WORK TO BE COMPLETED: Using the data below, output the first line and every line after it up to and including the line containing "YELLOW_Z = 0.027", exactly as written and with nothing added.

PROVIDED DATA:
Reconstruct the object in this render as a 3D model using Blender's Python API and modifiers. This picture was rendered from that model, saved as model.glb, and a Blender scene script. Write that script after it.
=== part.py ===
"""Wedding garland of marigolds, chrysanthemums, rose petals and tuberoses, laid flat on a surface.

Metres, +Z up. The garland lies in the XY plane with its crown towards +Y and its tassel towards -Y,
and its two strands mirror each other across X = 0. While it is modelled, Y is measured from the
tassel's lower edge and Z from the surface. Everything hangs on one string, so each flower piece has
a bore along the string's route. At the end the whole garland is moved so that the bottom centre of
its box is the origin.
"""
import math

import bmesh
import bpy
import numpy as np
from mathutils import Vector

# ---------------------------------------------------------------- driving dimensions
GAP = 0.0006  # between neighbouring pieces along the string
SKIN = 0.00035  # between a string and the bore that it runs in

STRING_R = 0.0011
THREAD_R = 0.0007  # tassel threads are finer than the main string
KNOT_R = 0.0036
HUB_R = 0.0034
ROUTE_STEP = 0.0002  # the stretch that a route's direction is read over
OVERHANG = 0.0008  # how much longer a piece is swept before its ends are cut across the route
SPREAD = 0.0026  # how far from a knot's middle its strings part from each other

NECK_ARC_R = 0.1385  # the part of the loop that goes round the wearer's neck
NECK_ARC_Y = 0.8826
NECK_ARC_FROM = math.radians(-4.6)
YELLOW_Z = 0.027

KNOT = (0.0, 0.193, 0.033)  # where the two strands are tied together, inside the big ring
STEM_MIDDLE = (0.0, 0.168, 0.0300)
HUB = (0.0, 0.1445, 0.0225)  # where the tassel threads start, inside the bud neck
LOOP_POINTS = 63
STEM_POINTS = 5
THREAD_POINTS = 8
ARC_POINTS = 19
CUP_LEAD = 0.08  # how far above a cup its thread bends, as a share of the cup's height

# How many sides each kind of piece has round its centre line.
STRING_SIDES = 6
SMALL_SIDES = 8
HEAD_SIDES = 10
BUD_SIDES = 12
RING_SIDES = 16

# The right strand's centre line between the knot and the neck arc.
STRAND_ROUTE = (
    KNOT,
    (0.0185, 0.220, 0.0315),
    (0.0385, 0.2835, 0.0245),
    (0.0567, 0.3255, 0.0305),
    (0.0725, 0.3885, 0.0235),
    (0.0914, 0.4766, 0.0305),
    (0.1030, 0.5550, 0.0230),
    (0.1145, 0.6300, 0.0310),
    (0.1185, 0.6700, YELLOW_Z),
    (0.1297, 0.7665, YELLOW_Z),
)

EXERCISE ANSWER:
Reconstruct the object in this render as a 3D model using Blender's Python API and modifiers. This picture was rendered from that model, saved as model.glb, and a Blender scene script. Write that script after it.
=== part.py ===
"""Wedding garland of marigolds, chrysanthemums, rose petals and tuberoses, laid flat on a surface.

Metres, +Z up. The garland lies in the XY plane with its crown towards +Y and its tassel towards -Y,
and its two strands mirror each other across X = 0. While it is modelled, Y is measured from the
tassel's lower edge and Z from the surface. Everything hangs on one string, so each flower piece has
a bore along the string's route. At the end the whole garland is moved so that the bottom centre of
its box is the origin.
"""
import math

import bmesh
import bpy
import numpy as np
from mathutils import Vector

# ---------------------------------------------------------------- driving dimensions
GAP = 0.0006  # between neighbouring pieces along the string
SKIN = 0.00035  # between a string and the bore that it runs in

STRING_R = 0.0011
THREAD_R = 0.0007  # tassel threads are finer than the main string
KNOT_R = 0.0036
HUB_R = 0.0034
ROUTE_STEP = 0.0002  # the stretch that a route's direction is read over
OVERHANG = 0.0008  # how much longer a piece is swept before its ends are cut across the route
SPREAD = 0.0026  # how far from a knot's middle its strings part from each other

NECK_ARC_R = 0.1385  # the part of the loop that goes round the wearer's neck
NECK_ARC_Y = 0.8826
NECK_ARC_FROM = math.radians(-4.6)
YELLOW_Z = 0.027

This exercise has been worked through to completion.